NATIONAL HARBOR, Md. -- The Marine Corps is nearing the end of testing for a new heavy-lift helicopter expected to be a game-changer for the service.
The CH-53K King Stallion is on track to enter service in 2019, replacing aging and worn CH-53 Echo heavy-lift helicopters.
While the aircraft look similar and have comparable footprints, program managers said Monday at the annual Sea-Air-Space exposition that the new aircraft represents a leap forward in capability and intelligence.
"[This is] the most powerful helicopter the United States has ever fielded," said Marine Col. Hank Vanderborght, the Corps' H-53 program manager. "Not only the most powerful, the most modern and also the smartest."
The King Stallion recently lifted an external load of 36,000 pounds into a hover and hoisted a Joint Light Tactical Vehicle into the air, expanding a capability envelope that is ultimately expected to see the new helicopter carrying three times the load that its predecessor could handle.

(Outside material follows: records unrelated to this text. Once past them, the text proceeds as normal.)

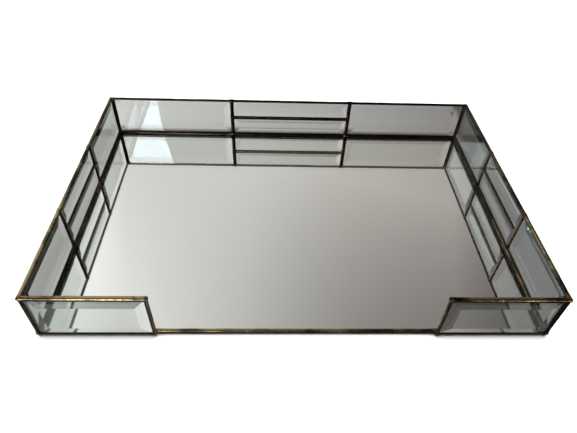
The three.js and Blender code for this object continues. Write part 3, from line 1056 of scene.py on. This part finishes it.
def add_room_level(tree, across, height):
    """Brightness of the whole room. The room behind the camera is dark, but less so near the floor. The
    ceiling is dim above the camera and bright straight overhead."""
    room = add_range(tree, height, *LOW_ROOM, ROOM_LOW, ROOM_DARK)
    ahead = add_range(tree, add_along(tree, BACKWARDS, "Generated"), *AHEAD_BLEND, 0.0, 1.0)
    difference = add_math(tree, "SUBTRACT", add_light_ahead(tree, across, height), room)
    level = add_math(tree, "ADD", add_math(tree, "MULTIPLY", difference, ahead), room)
    bands = [add_range(tree, height, *band) for band in HEIGHT_BANDS]
    bands += [add_range(tree, across, *band) for band in ACROSS_BANDS]
    return add_math(tree, "MULTIPLY", level, *bands)


def build_world():
    """Soft room light, cool on the left and warm on the right. The camera sees a plain backdrop."""
    world = bpy.data.worlds.new("room")
    bpy.context.scene.world = world
    world.use_nodes = True
    tree = world.node_tree
    across = add_along(tree, RIGHTWARDS, "Generated")
    height = add_along(tree, UPWARDS, "Generated")
    tint = add_ramp(tree, add_range(tree, across, -0.45, 0.45, 0.0, 1.0), [
        (0.0, (0.98, 1.0, 0.995)),
        (0.5, (1.0, 1.0, 0.94)),
        (1.0, (1.0, 0.92, 0.855)),
    ])
    scale = tree.nodes.new("ShaderNodeVectorMath")
    scale.operation = "SCALE"
    tree.links.new(tint, scale.inputs["Vector"])
    tree.links.new(add_room_level(tree, across, height), scale.inputs["Scale"])
    room = tree.nodes["Background"]
    room.inputs["Strength"].default_value = ROOM_GAIN
    tree.links.new(scale.outputs["Vector"], room.inputs["Color"])
    plain = add_shader(tree, "Background", "Background", Color=(BACKDROP, BACKDROP, BACKDROP, 1))
    path = tree.nodes.new("ShaderNodeLightPath")
    surface = add_shader_mix(tree, path.outputs["Is Camera Ray"], room.outputs["Background"], plain)
    tree.links.new(surface, tree.nodes["World Output"].inputs["Surface"])


def build_window(name, outline, radiance, colour):
    """A bright upright card behind the camera, seen in reflections only."""
    mesh = bpy.data.meshes.new(name)
    mesh.from_pydata([(x, WINDOW_Y, z) for x, z in outline], [], [range(len(outline))])
    material = bpy.data.materials.new(name)
    material.use_nodes = True
    tree = material.node_tree
    glow = add_shader(tree, "Emission", "Emission", Color=(*colour, 1), Strength=radiance)
    tree.links.new(glow, tree.nodes["Material Output"].inputs["Surface"])
    mesh.materials.append(material)
    card = add_object(name, mesh)
    card.visible_camera = False
    card.visible_diffuse = False
    card.visible_shadow = False
    card.visible_transmission = name not in NOT_THROUGH_GLASS
    card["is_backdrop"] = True


def build_lamp():
    """A broad soft lamp overhead, which is never seen in the glass."""
    data = bpy.data.lights.new("overhead", "AREA")
    data.size = LAMP_SIZE
    data.energy = LAMP_POWER
    lamp = add_object("overhead", data)
    lamp.location = (0, 0, LAMP_HEIGHT)
    lamp.visible_camera = False
    lamp.visible_glossy = False
    lamp.visible_transmission = False


def build_camera():
    data = bpy.data.cameras.new("camera")
    data.sensor_width = CAMERA_SENSOR
    data.lens = CAMERA_LENS
    data.clip_start = 0.01
    camera = add_object("camera", data)
    turn = (CAMERA_AIM - CAMERA_PLACE).to_track_quat("-Z", "Y").to_matrix()
    turn = turn @ Matrix.Rotation(math.radians(CAMERA_ROLL), 3, "Z")
    camera.matrix_world = Matrix.Translation(CAMERA_PLACE) @ turn.to_4x4()
    bpy.context.scene.camera = camera


def set_render_looks():
    scene = bpy.context.scene
    scene.view_settings.view_transform = "Standard"
    scene.cycles.use_denoising = True
    scene.cycles.max_bounces = 24
    scene.cycles.transmission_bounces = 20
    scene.cycles.glossy_bounces = 12
    scene.cycles.transparent_max_bounces = 24
    scene.cycles.caustics_reflective = False
    scene.cycles.caustics_refractive = False


build_camera()
for three_bay_wall in (BACK, LEFT, RIGHT):
    build_three_bay_seams(three_bay_wall)
for panel_side in ("left", "right"):
    build_front_panel_seams(panel_side)
build_front_edge()
for corner_place in ("back_left", "back_right", "front_left", "front_right"):
    build_corner_post(f"corner_post_{corner_place}")
dress_panes()
build_mirror()
build_felt()
build_floor()
build_world()
build_lamp()
for window_name, window in WINDOWS.items():
    build_window(window_name, *window)
set_render_looks()

boxes = {"cad": CAD_BOUNDS, "visual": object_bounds()}
{name: [list(low), list(high)] for name, (low, high) in boxes.items()}
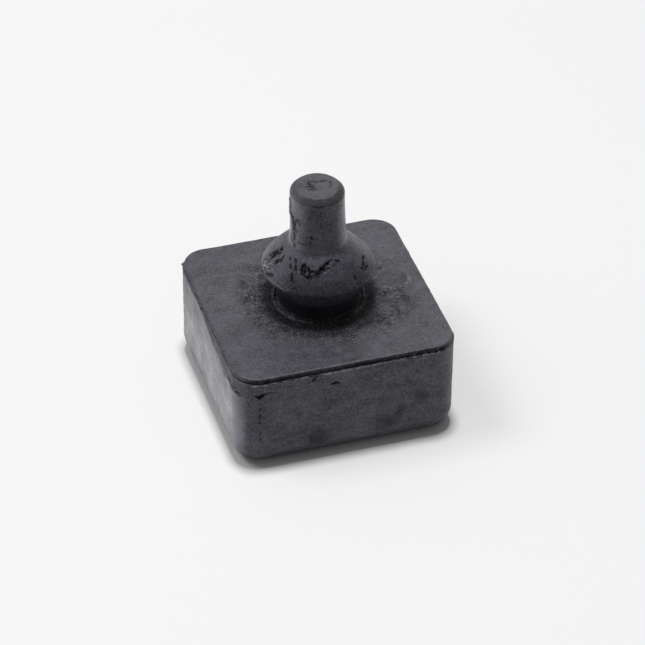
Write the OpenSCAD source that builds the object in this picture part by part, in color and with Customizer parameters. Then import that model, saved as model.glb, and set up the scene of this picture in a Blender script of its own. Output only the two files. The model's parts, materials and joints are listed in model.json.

With flight tests ongoing since October 2015, the King Stallion has logged more than 800 flight hours and is headed into the final stages of testing before initial operational capability sometime in the next year.
Smart controls and a fly-by-wire system make the aircraft safer to fly and decrease the workload for the pilot, Vanderborght said.
"A month ago, I got to fly the 53K for the first time," said Vanderborght, a CH-53E pilot by trade. "It is absolutely night and day between Echo and the Kilo. I could have pretty much flown the entire flight without touching my controls."
That matters, he said, because in "99-plus percent" of aviation mishaps, a major cause is human error.
"In degraded visual environments, we lose sight of the ground and crash the aircraft. If you're able to take the human out of the loop, you're going to increase that safety factor by multiple Xs," he said. "That's what the 53K is going to do for the Marines."
The CH-53K is equipped to fly so the pilot "pretty much could be sipping on a martini while the aircraft does its thing," Vanderborght said.
All that capability comes with a price tag, but it's not as high as some feared it would be.
In 2017, Rep. Niki Tsongas, D-Mass., raised concerns that the per unit cost for the King Stallion was climbing, to $122 million apiece in development. Program officials said the aircraft was never set to cost that much in production.
Vanderborght said the unit cost of the aircraft is now set to come in at $87 million. While that means the King Stallion will still be the most expensive helo the Marine Corps has ever bought, it's below the service's initial cost estimate of $89 million in production.